### What needs to be done
Only the lines from the one containing "base_tray();" through the one containing "obj.matrix_parent_inverse = Matrix.Identity(4)" are to be copied, exactly and with both ends kept.

### Source data
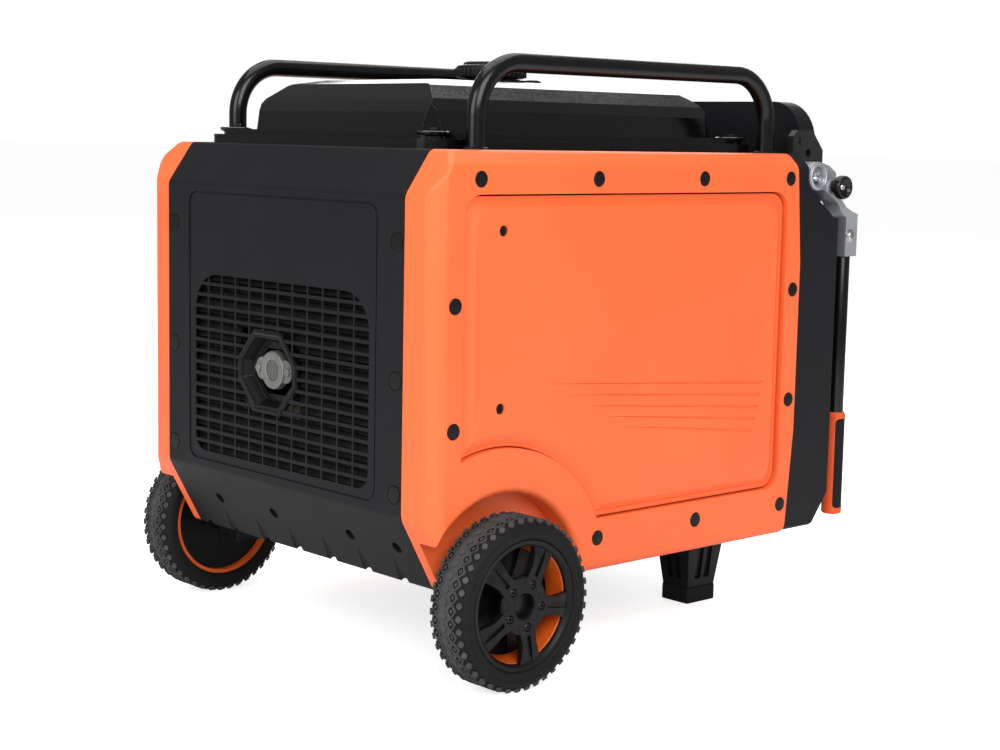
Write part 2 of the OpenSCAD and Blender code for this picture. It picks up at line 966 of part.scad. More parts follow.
outlet_places = [for (y = [-120, -60, 0, 60]) [y, 300]];
twist_y = 140;
start_y = -150;
start_z = 500;
engine_y = -150;
engine_z = 420;
eco_y = -60;
eco_z = 420;
breaker_y = 30;
breaker_z = 420;
stud_y = 190;
stud_z = 215;
button_r = 13;

// Plate that carries the controls, with a hole for each
module control_face() {
  x = face_x;
  color("#1e1e21")
    placed()
      difference() {
        rbox([x, -face_y, face_z0], [x + face_t, face_y, face_z1], 20, "x");
        rbox([x - 1, 20, 470], [x + 9, 150, 545], 6, "x");
        xcyl(start_y, start_z, button_r + fit, x - 1, x + 9);
        xcyl(engine_y, engine_z, 8 + fit, x - 1, x + 9);
        box([x - 1, eco_y - 11.3, eco_z - 15.3], [x + 9, eco_y + 11.3, eco_z + 15.3]);
        box([x - 1, breaker_y - 15.3, breaker_z - 15.3], [x + 9, breaker_y + 15.3, breaker_z + 15.3]);
        for (p = outlet_places)
          xcyl(p[0], p[1], 21, x - 1, x + 9);
        xcyl(twist_y, 300, 31, x - 1, x + 9);
        xcyl(stud_y, stud_z, 4, x - 1, x + 9);
      }
}

// Window of the output meter
module display_window() {
  color("#0b1a24")
    placed()
      rbox([face_x - 6, 20.2, 470.2], [face_x + face_t + 1, 149.8, 544.8], 6, "x");
}

// Push button of the electric starter
module start_button() {
  color("#c6281e")
    placed()
      difference() {
        union() {
          xcyl(start_y, start_z, button_r, face_x - 8, face_x + face_t + 5);
          xcyl(start_y, start_z, button_r + 3, face_x - 11, face_x - 8);
        }
        xcyl(start_y, start_z, button_r - 4, face_x + face_t + 4, face_x + face_t + 6);
      }
}

// Rotary engine switch
module engine_knob() {
  x = face_x + face_t;
  color("#2a2a2e")
    placed() {
      xcyl(engine_y, engine_z, 8, face_x - 10, x + 1);
      xcyl(engine_y, engine_z, 22, x + touch, x + 8);
      rbox([x + 7, engine_y - 5, engine_z - 21], [x + 20, engine_y + 5, engine_z + 21], 4, "x");
    }
}

// Rocker that rolls on a pin behind the face
module rocker(y, z, w, h) {
  x = face_x + face_t;
  difference() {
    intersection() {
      box([face_x - 12, y - w / 2, z - h / 2], [x + 8, y + w / 2, z + h / 2]);
      ycyl(face_x - 2, z, h / 2, y - w / 2, y + w / 2);
    }
    ycyl(x + 16, z, 10.5, y - w, y + w);
  }
}

// Economy-mode rocker switch
module eco_rocker() {
  color("#3a3a3f")
    placed()
      rocker(eco_y, eco_z, 22, 30);
}

// Rocker of the main circuit breaker
module breaker_rocker() {
  color("#3a3a3f")
    placed()
      rocker(breaker_y, breaker_z, 30, 30);
}

// Flat-pin sockets in a row, and one twist-lock socket
module outlets() {
  x = face_x + face_t;
  color("#2f2f33")
    placed() {
      for (p = outlet_places)
        difference() {
          union() {
            xcyl(p[0], p[1], 20.8, x - 30, x + 2);
            rbox([x, p[0] - 25, p[1] - 25], [x + 3, p[0] + 25, p[1] + 25], 6, "x");
          }
          for (dy = [-6.5, 6.5])
            box([x - 20, p[0] + dy - 1.2, p[1] - 2], [x + 9, p[0] + dy + 1.2, p[1] + 8]);
          xcyl(p[0], p[1] - 9, 2.6, x - 20, x + 9);
        }
      difference() {
        union() {
          xcyl(twist_y, 300, 30.8, x - 34, x + 3);
          xcyl(twist_y, 300, 36, x, x + 4);
        }
        xcyl(twist_y, 300, 25, x - 6, x + 9);
        for (a = [0:90:270])
          translate([0, twist_y, 300])
            rotate([a + 20, 0, 0])
              box([x - 30, -4, 13], [x + 9, 4, 15.5]);
      }
    }
}

cover_hinge_z = 300 + 44;

// Sprung flap over the twist-lock socket, with its hinge barrel
module outlet_cover() {
  x = face_x + face_t;
  color("#26262a")
    placed() {
      ycyl(x + 6, cover_hinge_z, 3, twist_y - 20, twist_y + 20);
      rbox([x + 4.5, twist_y - 38, 300 - 38], [x + 9, twist_y + 38, cover_hinge_z], 10, "x");
    }
}

// Grounding stud, threaded into the face
module ground_stud() {
  color("#c9b458")
    placed() {
      xcyl(stud_y, stud_z, 4, face_x - 6, face_x + face_t + 15);
      xcyl(stud_y, stud_z, 3.5, face_x + face_t + 14, face_x + face_t + 24);
      xcyl(stud_y, stud_z, 9, face_x + face_t, face_x + face_t + 2);
    }
}

// Wing nut of the grounding stud
module ground_nut() {
  x = face_x + face_t + 2;
  color("#c9b458")
    placed()
      difference() {
        union() {
          xcyl(stud_y, stud_z, 8, x, x + 8);
          box([x + 2, stud_y - 17, stud_z - 2], [x + 12, stud_y + 17, stud_z + 2]);
        }
        xcyl(stud_y, stud_z, 4, x - 1, x + 20);
      }
}

// ---- tow handles ----
arm_half = 13;            // half thickness of the arm along Y
plate_y0 = shoulder_y + 0.3;
plate_y1 = 260;
pin_r = 5;
plunge_x = 30;            // lock pin from the pivot, handle hanging
plunge_z = -14;
pivot_r = 8;
head_r = 12.5;

// Fixed plate with the pivot hole and the two lock holes
module tow_plate() {
  slab_y(-plate_y1, -plate_y0)
    difference() {
      polygon([[534, 576], [534, 642], [540, 648], [576, 648], [597, 624], [597, 550], [588, 540]]);
      translate([pivot_x, pivot_z])
        circle(r = pivot_r);
      translate([pivot_x + plunge_x, pivot_z + plunge_z])
        circle(r = pin_r + 0.2);
      translate([pivot_x - plunge_z, pivot_z + plunge_x])
        circle(r = pin_r + 0.2);
    }
}

module tow_brackets() {
  color("#141416")
    placed()
      for (s = [false, true])
        mirror_y(s)
          tow_plate();
}

// Shoulder bolts that the tow arms turn on
module pivot_bolts() {
  color("silver")
    placed()
      for (s = [false, true])
        mirror_y(s)
          difference() {
            union() {
              ycyl(pivot_x, pivot_z, pivot_r, -tow_y - 4, -plate_y0);
              ycyl(pivot_x, pivot_z, head_r - 0.5, -tow_y - 9, -tow_y - 4);
            }
            translate([pivot_x, -tow_y - 10, pivot_z])
              rotate([-90, 0, 0])
                cylinder(r = 6, h = 6, $fn = 6);
          }
}

// Cast arm: pivot boss, lock boss, and the clevis that grips the tube
module tow_arm() {
  x0 = tow_x - 11.2;
  x1 = tow_x + arm_heel;
  y0 = -tow_y - arm_half;
  y1 = -tow_y + arm_half;
  difference() {
    union() {
      ycyl(pivot_x, pivot_z, 19, y0, -plate_y1 - touch);
      slab_y(y0, y1)
        polygon([
          [pivot_x - 11, pivot_z - 15.5], [pivot_x + 3, pivot_z + 18.8], [575, 602], [597, 584],
          [606, 560], [x1, 540], [x1, 540 - clevis_h - 4], [x0, 540 - clevis_h - 4], [x0, 532], [606, 540]
        ]);
      ycyl(pivot_x + plunge_x, pivot_z + plunge_z, 11, y0 - 3, -plate_y1 - touch);
    }
    ycyl(pivot_x, pivot_z, pivot_r + fit, -big, 0);
    ycyl(pivot_x, pivot_z, head_r, -big, -tow_y - 4 + fit);
    ycyl(pivot_x + plunge_x, pivot_z + plunge_z, pin_r + fit, -big, 0);
    translate([tow_x, -tow_y, 470])
      cylinder(r = 8, h = 52);
  }
}

module tow_arm_left() {
  color("#b9bdc2")
    placed()
      tow_arm();
}

module tow_arm_right() {
  color("#b9bdc2")
    placed()
      mirror_y(true)
        tow_arm();
}

clevis_z0 = 540 - clevis_h - 4;

// Tube with a spigot that is pressed into the arm
module tow_tube() {
  translate([tow_x, -tow_y, 0]) {
    translate([0, 0, tow_z0 + 6])
      cylinder(r = tow_r, h = clevis_z0 - tow_z0 - 6);
    translate([0, 0, clevis_z0 - 1])
      cylinder(r = 8, h = 41);
  }
}

module tow_tube_left() {
  color("#121214")
    placed()
      tow_tube();
}

module tow_tube_right() {
  color("#121214")
    placed()
      mirror_y(true)
        tow_tube();
}

// Rubber sleeve on the end of the tube
module tow_grip() {
  translate([tow_x, -tow_y, 0])
    difference() {
      translate([0, 0, tow_z0])
        cylinder(r = tow_r + grip_t, h = grip_len);
      translate([0, 0, tow_z0 + 6])
        cylinder(r = tow_r, h = grip_len);
    }
}

module tow_grip_left() {
  color("#ff6a2b")
    placed()
      tow_grip();
}

module tow_grip_right() {
  color("#ff6a2b")
    placed()
      mirror_y(true)
        tow_grip();
}

// Spring pin that locks the arm, with its dished pull knob
module lock_plunger() {
  x = pivot_x + plunge_x;
  z = pivot_z + plunge_z;
  y0 = -tow_y - arm_half - 3;
  difference() {
    union() {
      ycyl(x, z, pin_r, y0 - 4, -plate_y1 - touch);
      ycyl(x, z, 9, y0 - 12, y0 - touch);
      ycyl(x, z, 16, y0 - 20, y0 - 11);
    }
    translate([x, y0 - 21, z])
      rotate([-90, 0, 0])
        cylinder(r1 = 14, r2 = 4, h = 8);
  }
}

module lock_plunger_left() {
  color("#17171a")
    placed()
      lock_plunger();
}

module lock_plunger_right() {
  color("#17171a")
    placed()
      mirror_y(true)
        lock_plunger();
}

// ---- wheels ----
hub_r = 17;
dish = 9;                 // how far the rim's disc lies behind its rim

// A ring of revolution about the axle: points are [radius, distance from the middle]
module turned(pts) {
  translate([0, 0, wheel_r])
    rotate([90, 0, 0])
      rotate_extrude($fn = 96)
        polygon(pts);
}

module tyre() {
  y0 = tyre_in;
  y1 = wheel_y;
  turned([
    [rim_r, y0 + 4], [rim_r + 7, y0], [wheel_r - 8, y0 + 1], [wheel_r - 1.5, y0 + 8], [wheel_r, y0 + 14],
    [wheel_r, y1 - 14], [wheel_r - 1.5, y1 - 8], [wheel_r - 8, y1 - 1], [rim_r + 7, y1], [rim_r, y1 - 4]
  ]);
}

module tyre_left() {
  color("#232325")
    placed()
      tyre();
}

module tyre_right() {
  color("#232325")
    placed()
      mirror_y(true)
        tyre();
}

// Rim: barrel, deep disc and hub tube
module rim() {
  y0 = tyre_in + 5;
  y1 = wheel_y - 12.3;
  turned([
    [axle_r + fit, y0 - 4], [hub_r, y0 - 4], [hub_r, y0 + 14], [rim_r - 5, y0 + 14], [rim_r - 5, y0], [rim_r, y0],
    [rim_r, y1], [rim_r - 5, y1], [rim_r - 12, y0 + 20], [hub_r, y0 + 20], [hub_r, y1 - 13], [axle_r + fit, y1 - 13]
  ]);
}

module rim_left() {
  color("#f26522")
    placed()
      rim();
}

module rim_right() {
  color("#f26522")
    placed()
      mirror_y(true)
        rim();
}

// Five-spoke cover over the rim
module hub_cover() {
  y1 = wheel_y - 3;
  y0 = wheel_y - 12;
  difference() {
    union() {
      turned([[rim_r - 5.5, y0], [rim_r - 0.5, y0 + 7.5], [rim_r - 0.5, y1], [rim_r - 9, y1 - 2], [rim_r - 9, y0]]);
      turned([[20, y0 - 6], [30, y0 - 6], [30, y1], [20, y1]]);
      for (i = [0:4])
        translate([0, 0, wheel_r])
          rotate([0, i * 72 + 30, 0])
            difference() {
              box([-11, -y1 + 1, 25], [11, -y0, rim_r - 7]);
              box([-3, -y1, 36], [3, -y1 + 4, rim_r - 9]);
            }
    }
    for (i = [0:4])
      translate([0, 0, wheel_r])
        rotate([0, i * 72 + 66, 0])
          translate([0, -y1 - 1, 26])
            rotate([-90, 0, 0])
              cylinder(r = 3.2, h = 5);
  }
}

module hub_cover_left() {
  color("#232327")
    placed()
      hub_cover();
}

module hub_cover_right() {
  color("#232327")
    placed()
      mirror_y(true)
        hub_cover();
}

base_tray();
axle();
axle_nuts();
foot_legs();
foot_pads();
engine_block();
cylinder_head();
muffler();
air_filter();
carburettor();
stator();
rotor();
cooling_fan();
inverter_module();
battery();
grille_panel();
exhaust_outlet();
side_panel_left();
side_panel_right();
panel_plugs();
service_door();
door_screws();
door_hinge_bar();
door_hinge_pins();
top_cover();
cover_bolts();
fuel_tank();
fuel_cap();
vent_lever();
lift_handle_left();
lift_handle_right();
control_shell();
control_face();
display_window();
start_button();
engine_knob();
eco_rocker();
breaker_rocker();
outlets();
outlet_cover();
ground_stud();
ground_nut();
tow_brackets();
pivot_bolts();
tow_arm_left();
tow_arm_right();
tow_tube_left();
tow_tube_right();
tow_grip_left();
tow_grip_right();
lock_plunger_left();
lock_plunger_right();
tyre_left();
tyre_right();
rim_left();
rim_right();
hub_cover_left();
hub_cover_right();
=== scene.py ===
import math
import bpy
import bmesh
from mathutils import Matrix, Vector
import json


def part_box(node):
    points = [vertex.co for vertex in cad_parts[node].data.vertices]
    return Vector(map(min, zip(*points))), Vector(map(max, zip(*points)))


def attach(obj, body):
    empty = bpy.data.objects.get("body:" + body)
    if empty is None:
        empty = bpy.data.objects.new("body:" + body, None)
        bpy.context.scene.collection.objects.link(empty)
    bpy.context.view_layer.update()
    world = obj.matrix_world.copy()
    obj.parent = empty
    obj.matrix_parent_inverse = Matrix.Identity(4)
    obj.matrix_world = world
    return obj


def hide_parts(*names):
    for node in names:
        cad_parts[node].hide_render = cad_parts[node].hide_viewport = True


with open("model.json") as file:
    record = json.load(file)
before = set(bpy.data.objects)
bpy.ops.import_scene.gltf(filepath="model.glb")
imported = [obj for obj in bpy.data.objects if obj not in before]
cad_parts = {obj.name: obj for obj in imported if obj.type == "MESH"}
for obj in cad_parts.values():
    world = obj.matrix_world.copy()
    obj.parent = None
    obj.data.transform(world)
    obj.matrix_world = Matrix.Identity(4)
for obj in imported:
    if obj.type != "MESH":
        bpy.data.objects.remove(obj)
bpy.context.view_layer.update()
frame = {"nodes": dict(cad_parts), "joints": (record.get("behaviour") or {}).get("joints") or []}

mm = 0.001
alongX, alongY, alongZ = (1, 0, 0), (0, 1, 0), (0, 0, 1)
sides = {"Left": -1, "Right": 1}   # the left side is towards -Y
bodyRoot = "generator"


def jointPlace(name):
    return next(Vector(joint["pos_m"]) for joint in frame["joints"] if joint["name"] == name)


# Lengths are in millimetres, with x counted from the wheel axle
wheelMid = jointPlace("wheel_left_spin")
axleX = wheelMid.x


def corners(name):
    shift = Vector((axleX, 0, 0))
    return [(Vector(corner) - shift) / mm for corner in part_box(name)]


panelLow, panelHigh = corners("side_panel_left")
grilleLow, grilleHigh = corners("grille_panel")
controlLow, controlHigh = corners("control_shell")
doorLow, doorHigh = corners("service_door")
coverLow, coverHigh = corners("top_cover")
tankLow, tankHigh = corners("fuel_tank")
tyreLow, tyreHigh = corners("tyre_left")
axleZ = wheelMid.z / mm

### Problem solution
base_tray();
axle();
axle_nuts();
foot_legs();
foot_pads();
engine_block();
cylinder_head();
muffler();
air_filter();
carburettor();
stator();
rotor();
cooling_fan();
inverter_module();
battery();
grille_panel();
exhaust_outlet();
side_panel_left();
side_panel_right();
panel_plugs();
service_door();
door_screws();
door_hinge_bar();
door_hinge_pins();
top_cover();
cover_bolts();
fuel_tank();
fuel_cap();
vent_lever();
lift_handle_left();
lift_handle_right();
control_shell();
control_face();
display_window();
start_button();
engine_knob();
eco_rocker();
breaker_rocker();
outlets();
outlet_cover();
ground_stud();
ground_nut();
tow_brackets();
pivot_bolts();
tow_arm_left();
tow_arm_right();
tow_tube_left();
tow_tube_right();
tow_grip_left();
tow_grip_right();
lock_plunger_left();
lock_plunger_right();
tyre_left();
tyre_right();
rim_left();
rim_right();
hub_cover_left();
hub_cover_right();
=== scene.py ===
import math
import bpy
import bmesh
from mathutils import Matrix, Vector
import json


def part_box(node):
    points = [vertex.co for vertex in cad_parts[node].data.vertices]
    return Vector(map(min, zip(*points))), Vector(map(max, zip(*points)))


def attach(obj, body):
    empty = bpy.data.objects.get("body:" + body)
    if empty is None:
        empty = bpy.data.objects.new("body:" + body, None)
        bpy.context.scene.collection.objects.link(empty)
    bpy.context.view_layer.update()
    world = obj.matrix_world.copy()
    obj.parent = empty
    obj.matrix_parent_inverse = Matrix.Identity(4)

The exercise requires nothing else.